Going away, Major Bryan glanced around the crowded graveyard. On all sides the headstones bore such inscriptions as —”Of your charity pray for the repose of the soul of Michael Quin.” “May he rest in peace, Amen.” The epitaph was invariably headed with the monogram I. H. S. under a cross; and invariably ended with the initials R. I. P., for “Requiescat in Pace.”

“A short life we have of it at longest, sir,” remarked the Manuscript Man.

“Yes, if our Lord Jesus Christ had not ‘abolished death!’ ”

“ ‘Abolished death!’ is it to make an end of it yer honor manes? Sure the world knows every one of us has to die! There’s the grave over there that my poor boy is buried in, and where I’ll lie myself some day, nothing surer!”

“Only a gate to everlasting life if you trust in our blessed Saviour, my friend; for he says that those who do so shall never taste of death, but be carried by the angels into heavenly placed to behold and share his glory.”

“Sir, that’s for the blessed saints alone,” said Donat Clare, crossing himself. “But the likes of us poor misguided sinners” — he stopped short. “Sir, yer honor is a Protestan’ and I’m a Catholic.”

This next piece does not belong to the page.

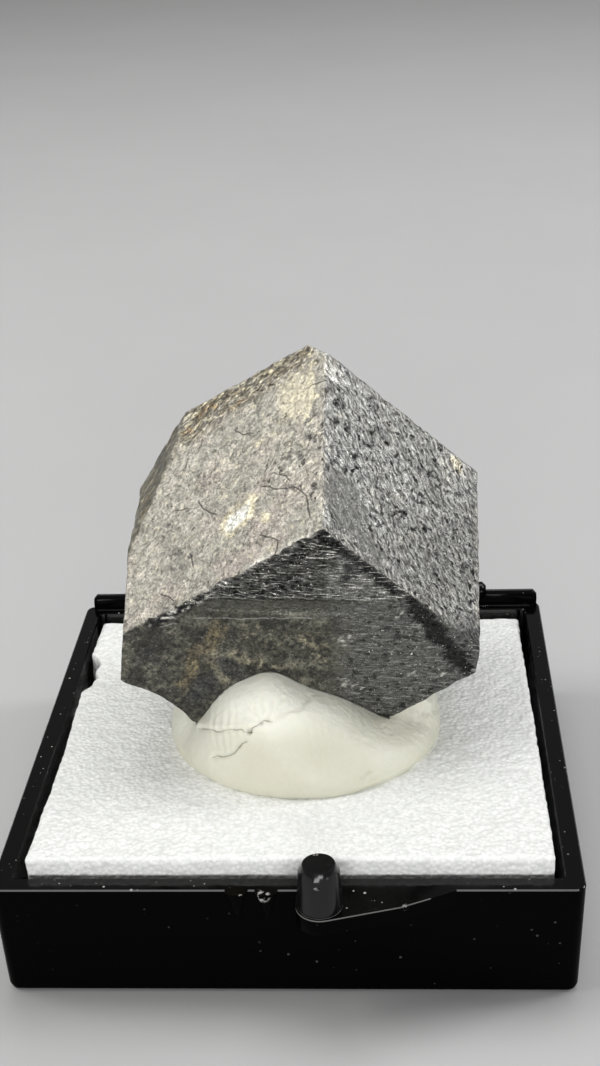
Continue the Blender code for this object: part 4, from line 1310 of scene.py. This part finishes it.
def box_finish(name, shine, roughness, grey):
    """Black moulded plastic with a little dust, most of it on what faces up, and a painted highlight
    line on the ledge.
    """
    material, shader, place = new_material(name)
    normal = output(place.tree, "ShaderNodeNewGeometry", "Normal")
    x, y, z = parts_of("XYZ", Vector=place)
    up = parts_of("XYZ", Vector=normal)[2]
    lying = spread(up, 0.3, 0.9, 0.12, 1.0)
    upright = spread(up, 0.3, 0.6, 1.0, 0.0)
    where = spread(grain(place, 160.0, 2.0), 0.42, 0.62)
    dust_and_highlight = most(specks(place, 3300.0, 0.07, 0.22) * lying * where,
                specks(place, 6500.0, 0.05, 0.3) * spread(lying, 0.15, 1.0) * where)

    # A fine painted highlight line along the top of the front wall's ledge.
    ledge_highlight = spread(z, *LEDGE_HIGHLIGHT[:2]) * upright * spread(z, *LEDGE_HIGHLIGHT[2:], 1.0, 0.0)
    dust_and_highlight = most(dust_and_highlight, ledge_highlight * spread(y, *LEDGE_FRONT, 0.33, 0.0))
    scratch = spread(grain(place, 1.0, 2.0, 0.6, (2500.0, 4000.0, 2500.0)), 0.5, 0.6)
    for centre, radius in SCUFFS:
        near = spread(vectors("DISTANCE", place, centre), 0.6 * radius, radius, 1.0, 0.0)
        dust_and_highlight = most(dust_and_highlight, near * scratch)
    # The walls shine more on their inner sides, beside the foam.
    half, front, top = BOX_INSIDE
    inner = maths("LESS_THAN", abs(x), half) * upright * maths("LESS_THAN", front, y)
    inner = inner * maths("LESS_THAN", z, top) * 0.6
    wipe = grain(place, 300.0, 4.0, 0.7)
    give(shader, Base_Color=blend(dust_and_highlight, (grey, grey, 1.05 * grey), (0.45, 0.44, 0.42)),
         Roughness=spread(wipe, 0.3, 0.75, roughness, roughness + 0.12),
         Specular_IOR_Level=most(spread(up, 0.2, 0.8, shine, max(shine, 0.25)), inner),
         Normal=bump(wipe, 0.2, 0.00003))
    return material


def build_box():
    """The black moulding with every edge eased a little, so that it catches the light; the eased front
    edges on top that face up are painted pale, a painted highlight.
    """
    source = bpy.data.objects["box_base"]
    box = bpy.data.objects.new("black_box_base", source.data.copy())
    bpy.context.collection.objects.link(box)
    deselect_all()
    box.select_set(True)
    bpy.context.view_layer.objects.active = box
    box.data.name = "black_box_base"
    start_edit()
    bpy.ops.mesh.remove_doubles(threshold=0.000001)
    bpy.ops.mesh.dissolve_limited(angle_limit=math.radians(0.6))
    bpy.ops.object.mode_set(mode="OBJECT")
    box.data.transform(Matrix.Scale(1 / MM, 4))
    box.data.materials.clear()
    for name, *finish in BOX_FINISHES:
        box.data.materials.append(box_finish(name, *finish))
    use_modifier(box, "BEVEL", width=0.14, segments=3, limit_method="ANGLE",
                 angle_limit=math.radians(38), material=1, use_clamp_overlap=True)
    for side in box.data.polygons:
        _, y, z = side.center
        # Painted highlight: eased edges at the front top that face up toward the lamps get the pale
        # plastic.
        highlighted = 0.5 < side.normal.z < 0.87 and y < BOX_FRONT + 0.6 and z > BOX_HEIGHT - 0.2
        side.material_index = 1 if highlighted else 2 if z > BOX_HEIGHT + 0.03 and y < 0 else 0
    box.data.transform(Matrix.Scale(MM, 4))
    box.data.shade_smooth()
    use_modifier(box, "WEIGHTED_NORMAL", weight=90)
    stand_in(box, "box_base")


def build_floor():
    deselect_all()
    bpy.ops.mesh.primitive_plane_add(size=4.0)
    floor = named("floor")
    material, shader, place = new_material("pale floor")
    tint = grain(place, 30.0, 3.0, 0.6)
    colour = blend(tint, (0.50, 0.50, 0.505), (0.54, 0.54, 0.545))
    give(shader, Base_Color=colour, Roughness=0.9, Specular_IOR_Level=0.2)
    floor.data.materials.append(material)


make_camera()
make_studio()
build_floor()
build_crystal()
build_putty()
build_foam()
build_box()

“But we have the same Saviour;” and Major Bryan spoke more about Him and His great salvation before they parted, with the spirit of one to whom it was verily the most important fact in all the cycles of the events of time. But the words which remained firm in the Manuscript Man’s memory were, “Who hath abolished death.” They seemed a paradox pronounced among all those graves.